— Start —

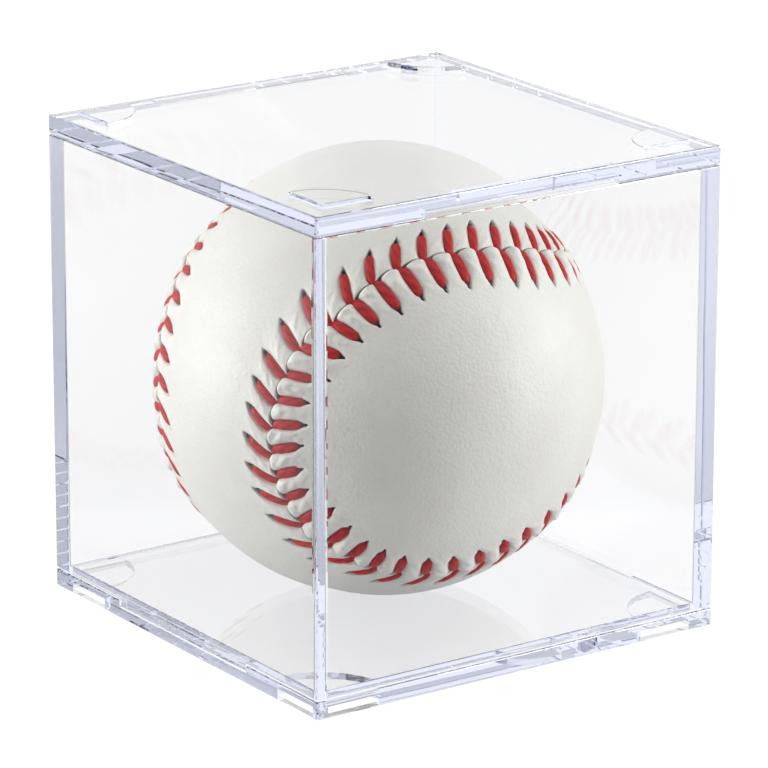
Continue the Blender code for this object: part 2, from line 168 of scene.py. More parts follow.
def srgb(red, green, blue):
    """A colour as a screen shows it, 0 to 255, turned into the linear one that shaders use."""
    shares = [part / 255 for part in (red, green, blue)]
    linear = [c / 12.92 if c <= 0.04045 else ((c + 0.055) / 1.055) ** 2.4 for c in shares]
    return (*linear, 1.0)


def new_material(name, specular=0.5):
    """A material with a Principled BSDF wired to its output."""
    material = bpy.data.materials.new(name)
    material.use_nodes = True
    tree = material.node_tree
    tree.nodes.clear()
    surface = place(tree, "ShaderNodeBsdfPrincipled", {"Specular IOR Level": specular})
    place(tree, "ShaderNodeOutputMaterial", {"Surface": surface.outputs[0]})
    return material, tree, surface


# %% [markdown]
# ## The table top and the light
#
# A white shop picture is made on a lit white table. If the lamps were turned up until the
# paper burned out, they would also bleach the ball. Instead the paper and the world add a
# little of their own brightness, and only to what is seen straight, in a mirror image or
# through plastic. Rays that light the object never meet it, and the paper keeps its shadow.

# %% White for the eye only
LESS_THAN_ONE = 0.5


def seen_rays(tree):
    """1 for rays from the eye, also mirrored or through plastic, and 0 for light's own bounces."""
    path = place(tree, "ShaderNodeLightPath")
    eye = maths(tree, "MAXIMUM", path.outputs["Is Camera Ray"], path.outputs["Is Glossy Ray"])
    eye = maths(tree, "MAXIMUM", eye, path.outputs["Is Transmission Ray"])
    lit = maths(tree, "LESS_THAN", path.outputs["Diffuse Depth"], LESS_THAN_ONE)
    return times(tree, eye, lit)


# %% [markdown]
# The room behind the camera of such a picture is dark. That keeps the front wall free of
# reflections, so the red of the thread stays deep, and it gives the thick edges of the plastic
# their grey. So the paper and the world are dimmed, but only for rays that a face has mirrored:
# once, as in a window pane, or many times, as light is guided inside a wall to its edge. A
# ray's depth, less the faces that it went through, is how often it was mirrored.

# %% Dim room for mirrored rays
TOWARDS_CAMERA = Vector((CAMERA_PLACE.x, CAMERA_PLACE.y, 0.0)).normalized()


def along_view(tree, where):
    """How far a place lies, or a direction points, towards the camera over the table."""
    inputs = {0: where, 1: TOWARDS_CAMERA}
    return place(tree, "ShaderNodeVectorMath", inputs, operation="DOT_PRODUCT").outputs["Value"]


def room_share(tree, mirrored_once, guided, depth_at_start=0.0):
    """1 for rays that no face has mirrored, and the two given shares for the others."""
    path = place(tree, "ShaderNodeLightPath")
    mirrored = maths(tree, "SUBTRACT", path.outputs["Ray Depth"], path.outputs["Transmission Depth"])
    mirrored = maths(tree, "SUBTRACT", mirrored, depth_at_start)
    share = stretch(tree, mirrored, 0.0, 1.0, 1.0, mirrored_once)
    return stretch(tree, mirrored, 1.0, 2.0, share, guided)


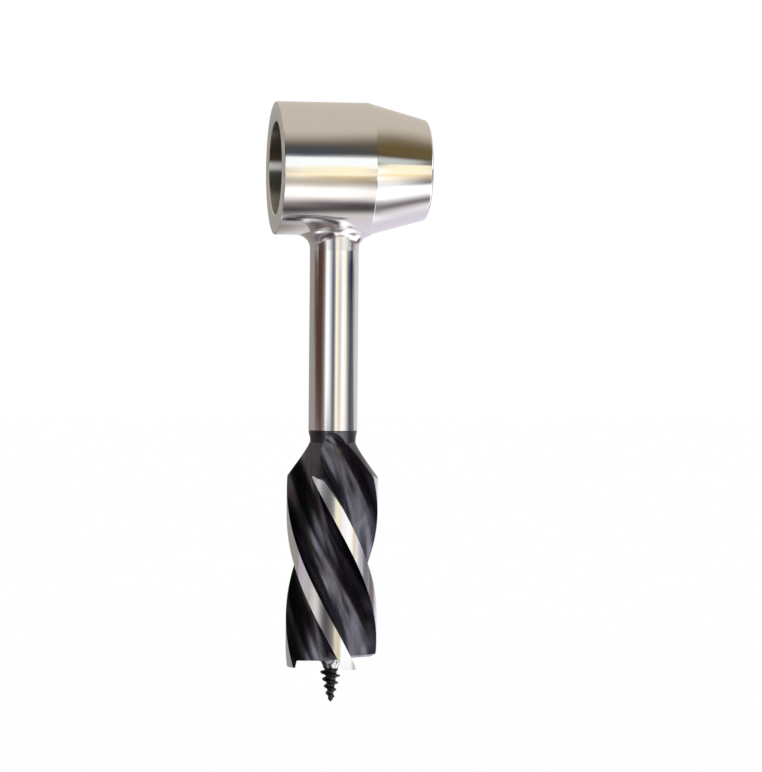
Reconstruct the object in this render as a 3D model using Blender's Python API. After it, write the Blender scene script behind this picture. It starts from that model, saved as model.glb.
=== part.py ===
"""A scotch-eye hand auger: a bored eye for a cross handle, a welded shank, a four-flute bit and a lead screw.

Metres, +Z up. The origin is where the axis of the eye's bore (along X) crosses the drilling axis (along Z).
"""

import math

import bmesh
import bpy
from mathutils import Matrix, Vector

GAP = 0.0003  # left between two pieces that touch on the real tool

# Eye: a tube along X, flat at -X and tapered outside at +X
BORE_RADIUS = 0.0127
EYE_WALL = 0.0055
RIM_WALL = 0.0010  # what the taper leaves of the wall at the thin end
EYE_FLAT_END = 0.0166  # distance of the flat end from the drilling axis
EYE_TAPER_START = 0.0087
EYE_TAPER_END = 0.0250
FLAT_END_CHAMFER = 0.0005
BORE_CHAMFER = 0.0004
RIM_ROUNDING = 0.0008
RIM_BORE_CHAMFER = 0.0002

# Shank: a round bar from the eye down to the bit
SHANK_RADIUS = 0.0067
SHANK_END = 0.0717  # depth of the joint between shank and bit below the eye's axis
WELD_SHOULDER = 0.0020  # width of the step where the shank's top is turned down to take the weld
SOCKET_WALL = 0.0024  # wall round the blind hole in the shank's foot
SOCKET_CLEARANCE = 0.0010  # room above the bit's spigot in that hole
DRILL_POINT = math.radians(118)  # full angle of the hole's conical end

# Weld: a ring of metal ground to a fillet between eye and shank
WELD_FILLET = 0.0038
WELD_SKIRT = 0.0004  # straight part of the ring below the fillet
WELD_EDGE = 0.00025  # thickness of the ring's edge on the eye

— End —

Task instructions: Repeat verbatim the opening run of entries, ending with the line that contains "return (*linear, 1.0)".

The completed task:
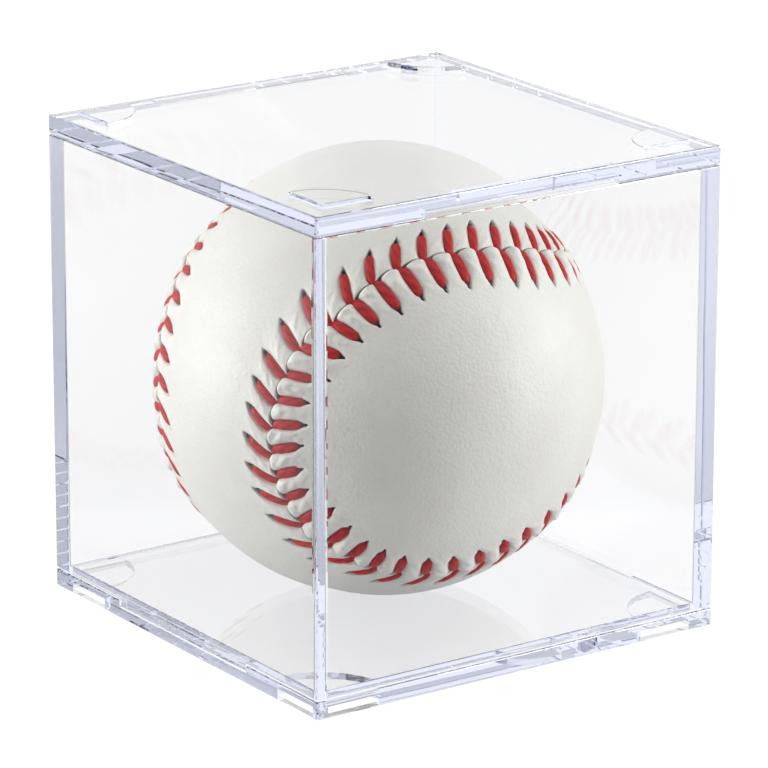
Continue the Blender code for this object: part 2, from line 168 of scene.py. More parts follow.
def srgb(red, green, blue):
    """A colour as a screen shows it, 0 to 255, turned into the linear one that shaders use."""
    shares = [part / 255 for part in (red, green, blue)]
    linear = [c / 12.92 if c <= 0.04045 else ((c + 0.055) / 1.055) ** 2.4 for c in shares]
    return (*linear, 1.0)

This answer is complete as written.